Audio release of the film was held on 19 September 2011 in Prasads Lab, Hyderabad. The audio was released and distributed by Aditya Music. The music of this film was composed by Selvaganesh. The audio was well received. Telugu lyricist Krishna Chaitanya penned 5 songs in the film while Sri Mani wrote the remaining one song.

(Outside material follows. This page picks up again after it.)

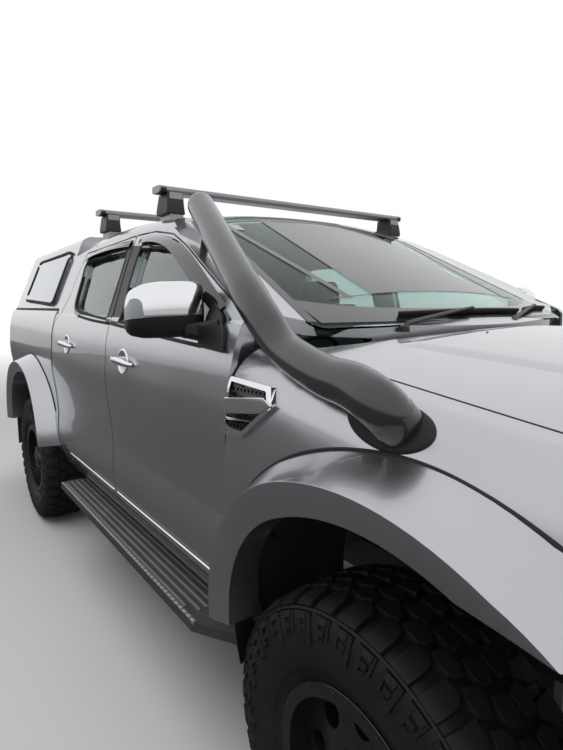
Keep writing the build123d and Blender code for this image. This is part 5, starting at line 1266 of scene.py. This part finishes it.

| No. | Title | Lyrics | Artist(s) | Length |
|---|---|---|---|---|
| 1. | "Thalabadi" | Krishna Chaitanya | Shankar Mahadevan | 4:56 |
| 2. | "Chuttu Chuttu" | Krishna Chaitanya | Saindhavi, Prasanna | 4:16 |
| 3. | "Oopiri" | Krishna Chaitanya | Karthik, Chinmayi | 4:40 |
| 4. | "Rangu Rangu" | Krishna Chaitanya | Mukesh, Priya Himesh | 4:38 |
| 5. | "PJ Club Mix" | Krishna Chaitanya | Ranjith, Priya Himesh, Rap: Bigg Nikk | 4:34 |
| 6. | "Haiyayo" | Sri Mani | Solar Sai | 3:40 |
| Total length: |  |  |  | 26:44 |

== Release and reception ==
The film was released worldwide on 14 October 2011. Jeevi of Idlebrain.com rated the film 3/5 and praised Nani's acting. Reviewer from CNN-IBN gave a positive review stating that the movie is above average and Nani's performance impressive. The film was successful at the box-office.